The big question is what's the equivalence in processing power, from a real-world perspective, what does a game requires? It's possible that a single CU can do all the filters and src on the PS4 that would be done by SHAPE on the xbox one, and it is also likely that the other processors in the audio blocks are reserved for kinect. It's also possible that whatever async compute is done on the PS4 would be more than sufficient to have enough CPU for easy audio middleware. Without a good game post-mortem, we don't know and can only speculate.

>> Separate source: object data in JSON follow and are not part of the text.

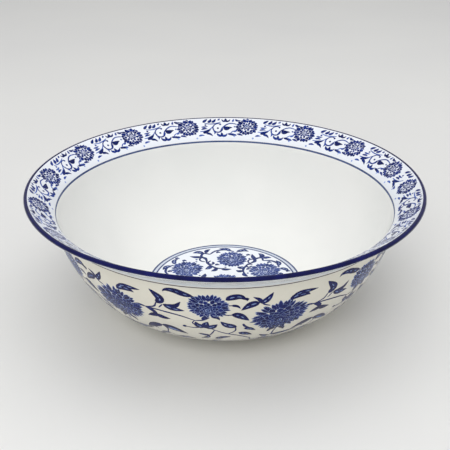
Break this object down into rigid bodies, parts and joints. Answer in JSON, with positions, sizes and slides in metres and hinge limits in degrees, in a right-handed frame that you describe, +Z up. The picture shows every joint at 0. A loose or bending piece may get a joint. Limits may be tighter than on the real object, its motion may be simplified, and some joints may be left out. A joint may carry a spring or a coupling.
{
  "type": "porcelain serving bowl",
  "caption": "Wide footed serving bowl in glazed white porcelain with a flared rim, cobalt lip band, printed flower borders inside and a flower scroll outside.",
  "frame": {"origin": "centre of the annular face that the foot ring rests on", "axes": "+Z up along the bowl's axis of revolution, from the foot to the rim; +X and +Y are level, and -Y is the front of the reference view"},
  "size_m": [0.3, 0.3, 0.1],
  "materials": {
    "porcelain": "unglazed fired porcelain, bare only on the foot's resting face",
    "clear_glaze": "clear gloss glaze over white porcelain",
    "outside_glaze": "clear gloss glaze over white porcelain, a little warmer than inside",
    "cobalt_lip": "dense cobalt blue painted band under gloss glaze",
    "cobalt_print": "cobalt blue printed decoration under gloss glaze",
    "cobalt_line": "paler blue-grey banded line under gloss glaze",
    "grey_line": "thin grey banded line under gloss glaze"
  },
  "bodies": {
    "root": {"foot_ring": "porcelain", "well_floor": "porcelain", "belly_wall": "porcelain", "upper_wall": "porcelain", "flared_rim": "porcelain", "interior_glaze": "clear_glaze", "exterior_glaze": "outside_glaze", "base_glaze": "outside_glaze", "lip_band": "cobalt_lip", "border_transfer": "cobalt_print", "border_line": "cobalt_line", "medallion_transfer": "cobalt_print", "medallion_inner_ring": "cobalt_line", "medallion_outer_ring": "cobalt_line", "exterior_transfer": "cobalt_print", "exterior_line": "grey_line"}
  },
  "joints": []
}
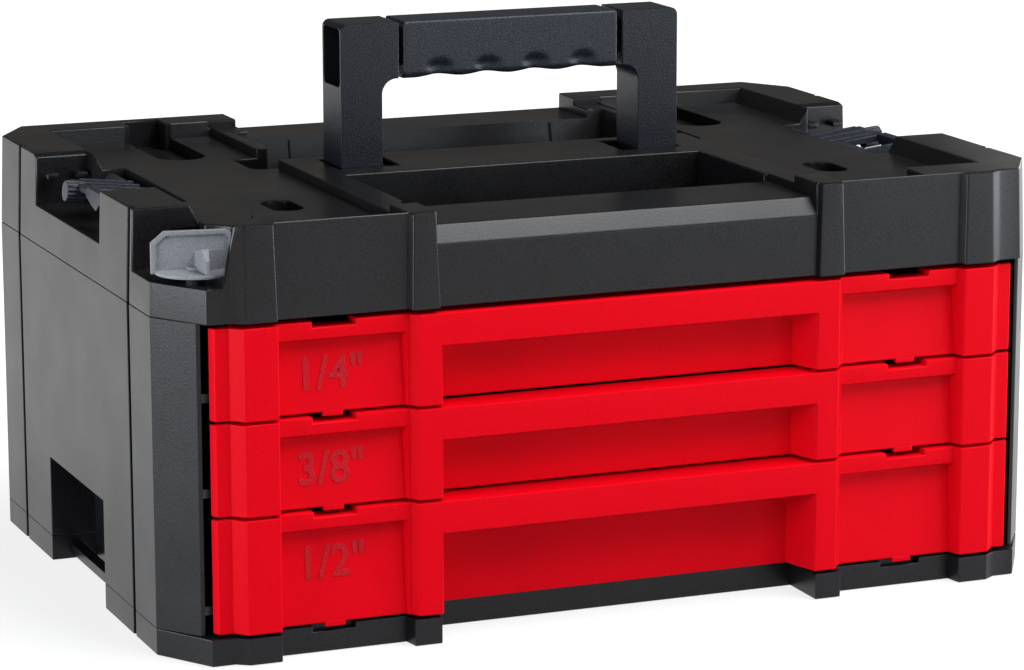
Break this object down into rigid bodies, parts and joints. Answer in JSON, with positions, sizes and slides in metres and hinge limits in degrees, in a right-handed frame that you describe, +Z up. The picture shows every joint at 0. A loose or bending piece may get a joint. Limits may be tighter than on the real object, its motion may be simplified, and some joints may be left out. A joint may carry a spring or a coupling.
{
  "type": "socket organizer drawer box",
  "caption": "Stackable tool box with three sliding drawers of socket trays, a telescoping carry handle, side latches and a drawer lock lever.",
  "frame": {"origin": "centre of the footprint on the ground plane, under the plinth", "axes": "+Z up, drawers pull out towards -Y, +X to the right as seen from the front"},
  "size_m": [0.44, 0.314, 0.2645],
  "materials": {
    "shell_black": "fine grain, low sheen",
    "cover_black": "fine grain, low sheen",
    "front_red": "satin moulded red, fine grain",
    "tub_black": "smooth moulded",
    "tray_grey": "smooth moulded",
    "lever_grey": "fine grain",
    "latch_black": "fine grain",
    "handle_black": "fine grain, low sheen",
    "grip_black": "soft moulded-over grip",
    "steel": "zinc-plated"
  },
  "bodies": {
    "case": {"back_panel": "shell_black", "base_plinth": "shell_black", "base_screws": "steel", "cover_screws": "steel", "latch_pin_left": "steel", "latch_pin_right": "steel", "lock_bushes": "shell_black", "runner_panel_left": "shell_black", "runner_panel_right": "shell_black", "side_shell_left": "shell_black", "side_shell_right": "shell_black", "top_cover": "cover_black"},
    "drawer_bottom": {"bottom_drawer_front": "front_red", "bottom_drawer_tub": "tub_black", "bottom_front_screws": "steel", "bottom_socket_tray": "tray_grey"},
    "handle": {"handle_frame": "handle_black", "handle_grip": "grip_black", "handle_stops": "handle_black"},
    "latch_left": {"latch_left": "latch_black"},
    "latch_right": {"latch_right": "latch_black"},
    "drawer_lock": {"lock_lever": "lever_grey", "lock_rod": "steel"},
    "drawer_middle": {"middle_drawer_front": "front_red", "middle_drawer_tub": "tub_black", "middle_front_screws": "steel", "middle_socket_tray": "tray_grey"},
    "drawer_top": {"top_drawer_front": "front_red", "top_drawer_tub": "tub_black", "top_front_screws": "steel", "top_socket_tray": "tray_grey"}
  },
  "joints": [
    {"name": "bottom_drawer_slide", "type": "slide", "parent": "case", "child": "drawer_bottom", "axis": [0, -1, 0], "range_m": [0, 0.2]},
    {"name": "middle_drawer_slide", "type": "slide", "parent": "case", "child": "drawer_middle", "axis": [0, -1, 0], "range_m": [0, 0.2]},
    {"name": "top_drawer_slide", "type": "slide", "parent": "case", "child": "drawer_top", "axis": [0, -1, 0], "range_m": [0, 0.2]},
    {"name": "handle_slide", "type": "slide", "parent": "case", "child": "handle", "axis": [0, 0, -1], "range_m": [0, 0.038]},
    {"name": "latch_left_hinge", "type": "hinge", "parent": "case", "child": "latch_left", "pos_m": [-0.184, 0.0055, 0.1852], "axis": [0, 1, 0], "range_deg": [0, 90]},
    {"name": "latch_right_hinge", "type": "hinge", "parent": "case", "child": "latch_right", "pos_m": [0.184, 0.0055, 0.1852], "axis": [0, -1, 0], "range_deg": [0, 90]},
    {"name": "lock_turn", "type": "hinge", "parent": "case", "child": "drawer_lock", "pos_m": [-0.199, -0.127, 0.1714], "axis": [0, 0, 1], "range_deg": [0, 50]}
  ]
}
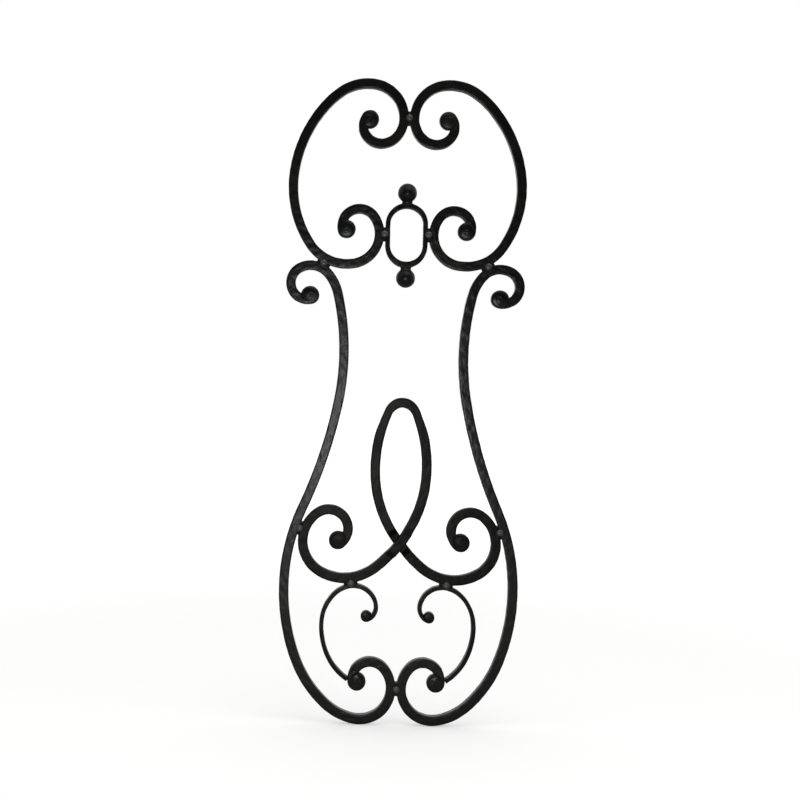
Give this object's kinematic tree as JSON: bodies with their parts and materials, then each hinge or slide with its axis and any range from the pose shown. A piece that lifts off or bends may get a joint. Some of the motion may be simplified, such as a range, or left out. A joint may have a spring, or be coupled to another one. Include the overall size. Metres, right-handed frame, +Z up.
{
  "type": "forged scroll panel",
  "caption": "Open forged panel of bent square-bar scrolls round an oval link, with a ribbon loop that crosses itself over two lobes.",
  "frame": {"origin": "on the flat back of the lowest joint, where the two lower scrolls meet on the middle line", "axes": "+Z up along the panel's length, +X to the right seen from the front, -Y towards the front"},
  "size_m": [0.3074, 0.025, 0.8321],
  "materials": {
    "forged_bar": "black satin over forged steel, lightly worn",
    "flat_bar": "black satin over forged steel, lightly worn",
    "ball_steel": "black satin, brown where rubbed",
    "weld_metal": "black satin over weld metal",
    "stud_steel": "glossy worn domes"
  },
  "bodies": {
    "root": {"upper_scroll_left": "forged_bar", "upper_scroll_right": "forged_bar", "side_scroll_left": "forged_bar", "side_scroll_right": "forged_bar", "ribbon_loop": "forged_bar", "small_scroll_left": "flat_bar", "small_scroll_right": "flat_bar", "oval_link": "flat_bar", "top_ball": "ball_steel", "bottom_ball": "ball_steel", "top_weld": "weld_metal", "bottom_weld": "weld_metal", "oval_weld_left": "weld_metal", "oval_weld_right": "weld_metal", "shoulder_weld_left": "weld_metal", "shoulder_weld_right": "weld_metal", "lobe_weld_left": "weld_metal", "lobe_weld_right": "weld_metal", "small_weld_left": "weld_metal", "small_weld_right": "weld_metal", "top_stud": "stud_steel", "bottom_stud": "stud_steel", "oval_stud_left": "stud_steel", "oval_stud_right": "stud_steel", "shoulder_stud_left": "stud_steel", "shoulder_stud_right": "stud_steel", "lobe_stud_left": "stud_steel", "lobe_stud_right": "stud_steel", "small_stud_left": "stud_steel", "small_stud_right": "stud_steel"}
  },
  "joints": []
}
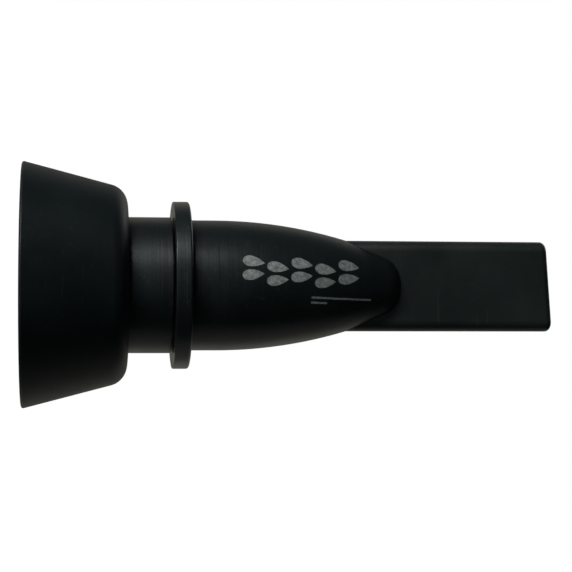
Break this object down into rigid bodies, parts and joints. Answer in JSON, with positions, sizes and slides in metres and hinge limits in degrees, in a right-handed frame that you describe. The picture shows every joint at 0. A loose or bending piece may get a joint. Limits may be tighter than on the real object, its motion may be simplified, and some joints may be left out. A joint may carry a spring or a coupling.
{
  "type": "grunt tube call",
  "caption": "Hand-held game call with a flared bell, a short barrel, a stop ring, a bullet-shaped stopper and a flat bar mouthpiece.",
  "frame": {"origin": "centre of the bell's mouth, in the plane of the rim that the call stands on", "axes": "+Z along the axis from the bell to the mouthpiece, X across the width of the flat mouthpiece, Y across its thickness; the printed mark faces -Y"},
  "size_m": [0.0586, 0.0585, 0.1282],
  "materials": {
    "bell_rubber": "matte moulded black",
    "body_plastic": "satin black",
    "ring_plastic": "satin black",
    "mouthpiece_plastic": "satin black, fine moulded texture",
    "board_plastic": "matte dark grey",
    "reed_film": "smooth translucent film",
    "wedge_rubber": "matte red-brown",
    "seal_rubber": "smooth rubber"
  },
  "bodies": {
    "bell": {"bell": "bell_rubber"},
    "barrel": {"barrel": "body_plastic", "bell_oring": "seal_rubber"},
    "collar": {"stop_ring": "ring_plastic", "tenon_oring_lower": "seal_rubber", "tenon_oring_upper": "seal_rubber"},
    "stopper": {"stopper_body": "body_plastic"},
    "mouthpiece": {"mouthpiece": "mouthpiece_plastic", "mouthpiece_gasket": "seal_rubber"},
    "reed_block": {"tone_board": "board_plastic", "plug_oring": "seal_rubber", "reed_wedge": "wedge_rubber"},
    "reed": {"reed": "reed_film"},
    "tuning_ring": {"tuning_ring": "seal_rubber"}
  },
  "joints": [
    {"name": "barrel_pull", "type": "slide", "parent": "bell", "child": "barrel", "axis": [0, 0, 1], "range_m": [0, 0.014]},
    {"name": "stopper_pull", "type": "slide", "parent": "barrel", "child": "collar", "axis": [0, 0, 1], "range_m": [0, 0.018]},
    {"name": "stopper_turn", "type": "hinge", "parent": "collar", "child": "stopper", "pos_m": [0, 0, 0.036], "axis": [0, 0, 1], "continuous": true},
    {"name": "mouthpiece_pull", "type": "slide", "parent": "stopper", "child": "mouthpiece", "axis": [0, 0, 1], "range_m": [0, 0.026]},
    {"name": "reed_block_pull", "type": "slide", "parent": "stopper", "child": "reed_block", "axis": [0, 0, -1], "range_m": [0, 0.042]},
    {"name": "reed_beat", "type": "hinge", "parent": "reed_block", "child": "reed", "pos_m": [0, -0.00185, 0.037], "axis": [-1, 0, 0], "range_deg": [0, 1.3], "stiffness_Nm_per_rad": 0.002},
    {"name": "tuning_slide", "type": "slide", "parent": "reed_block", "child": "tuning_ring", "axis": [0, 0, 1], "range_m": [0, 0.008]}
  ]
}
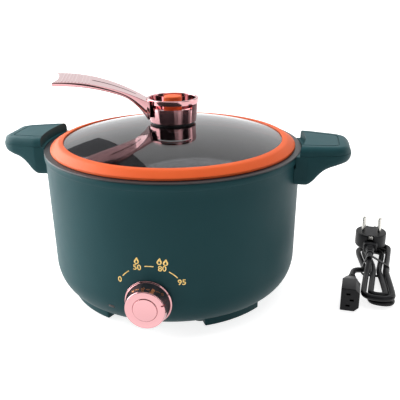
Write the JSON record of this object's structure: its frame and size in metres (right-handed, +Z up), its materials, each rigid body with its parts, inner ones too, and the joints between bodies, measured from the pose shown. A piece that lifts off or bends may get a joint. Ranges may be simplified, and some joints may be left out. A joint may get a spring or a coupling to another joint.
{
  "type": "electric hot pot with lift-off lid",
  "caption": "Round electric hot pot with side handles, front temperature dial, domed glass lid with a cup knob and rest arm, and a detachable mains lead lying in a tied hank.",
  "frame": {"origin": "on the table under the pot, at the centre of the pot's own bounding box seen from above", "axes": "+Z up along the pot's axis, -Y to the front where the temperature dial is, +X through the right handle"},
  "size_m": [0.4667, 0.3068, 0.2453],
  "materials": {
    "shell_green": "fine matt",
    "pan_metal": "satin non-stick coating",
    "cover_plastic": "fine grain",
    "pad_rubber": "matt",
    "screw_steel": "zinc plated",
    "handle_plastic": "satin",
    "handle_under": "satin",
    "rose_metal": "polished rose metal",
    "dial_face": "spun",
    "shaft_steel": "turned",
    "switch_body": "moulded",
    "bracket_steel": "galvanised",
    "socket_plastic": "moulded",
    "contact_brass": "bright",
    "lamp_lens": "clear",
    "lamp_glass": "clear",
    "heater_sheath": "heat tinted",
    "shield_sheet": "mill finish",
    "fuse_ceramic": "ceramic",
    "lid_glass": "grey tinted",
    "orange_silicone": "satin",
    "clear_silicone": "satin",
    "tube_steel": "turned",
    "cord_rubber": "satin",
    "plug_metal": "nickel plated"
  },
  "bodies": {
    "pot": {"outer_shell": "shell_green", "inner_pot": "pan_metal", "bottom_cover": "cover_plastic", "foot_pads": "pad_rubber", "bottom_screws": "screw_steel", "right_handle_top": "handle_plastic", "right_handle_base": "handle_under", "left_handle_top": "handle_plastic", "left_handle_base": "handle_under", "handle_screws": "screw_steel", "thermostat": "switch_body", "thermostat_bracket": "bracket_steel", "inlet_socket": "socket_plastic", "inlet_pins": "contact_brass", "inlet_screws": "screw_steel", "indicator_lens": "lamp_lens", "indicator_lamp": "lamp_glass", "heating_element": "heater_sheath", "heat_shield": "shield_sheet", "pan_studs": "shaft_steel", "stud_nuts": "screw_steel", "thermal_fuse": "fuse_ceramic"},
    "dial": {"dial_knob": "rose_metal", "dial_disc": "dial_face", "thermostat_shaft": "shaft_steel"},
    "lid": {"lid_glass": "lid_glass", "lid_ring": "orange_silicone", "lid_knob": "rose_metal", "knob_gasket": "clear_silicone", "vent_tube": "tube_steel", "lid_washer": "clear_silicone", "lid_nut": "screw_steel"},
    "steam_valve": {"steam_cap": "orange_silicone"},
    "mains_lead": {"lead_connector": "cord_rubber", "lead_hank": "cord_rubber", "lead_plug": "cord_rubber", "plug_pins": "plug_metal", "lead_tie": "cord_rubber"}
  },
  "joints": [
    {"name": "dial_turn", "type": "hinge", "parent": "pot", "child": "dial", "pos_m": [0, -0.1402, 0.043], "axis": [0, -1, 0], "range_deg": [0, 130]},
    {"name": "lid_lift", "type": "slide", "parent": "pot", "child": "lid", "axis": [0, 0, 1], "range_m": [0, 0.15]},
    {"name": "steam_lift", "type": "slide", "parent": "lid", "child": "steam_valve", "axis": [0, 0, 1], "range_m": [0, 0.003]},
    {"name": "lead_lift", "type": "slide", "parent": "pot", "child": "mains_lead", "axis": [0, 0, 1], "range_m": [0, 0.1]}
  ]
}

I think it's crazy to add up all the fixed flops of the audio hardware as if it was the requirement for parity, because there should be a significant down-mix before applying filters and/or src. Why would a game apply a different src or filter to thousands of individual streams instead of down-mixing before applying the processing heavy filters? Getting thousand of streams down to hundreds reduces the processing needed by an order of magnitude. If most games don't need all of these filters the audio hardware is idle, while OTOH the CPU and/or GPU are busy elsewhere. So it's not apples to apples, and we don't have an answer yet.

Gipsel · Jul 29, 2013

jgp said:
Any modern OS uses free RAM for disk cache, and I've never seen people arguing it isn't cache "in the strict sense".

Just ask some hardware guys.
An OS managed disk cache fullfills the function of a cache. While from the hardware point of view it isn't even existing (

), it is transparent to applications (one of the crucial distinctions mentioned before). The eSRAM of Durango is a physical piece of hardware, which doesn't work as a cache by itself. And the software using it has to manage it, so it is also not transparent. By all reasonable accounts, it can't be called a cache.

bkilian · Jul 29, 2013

Silent_Buddha said:
And yet you also point to things in the Xbox One and say that is all it can do as if that was fact despite not much being known about them.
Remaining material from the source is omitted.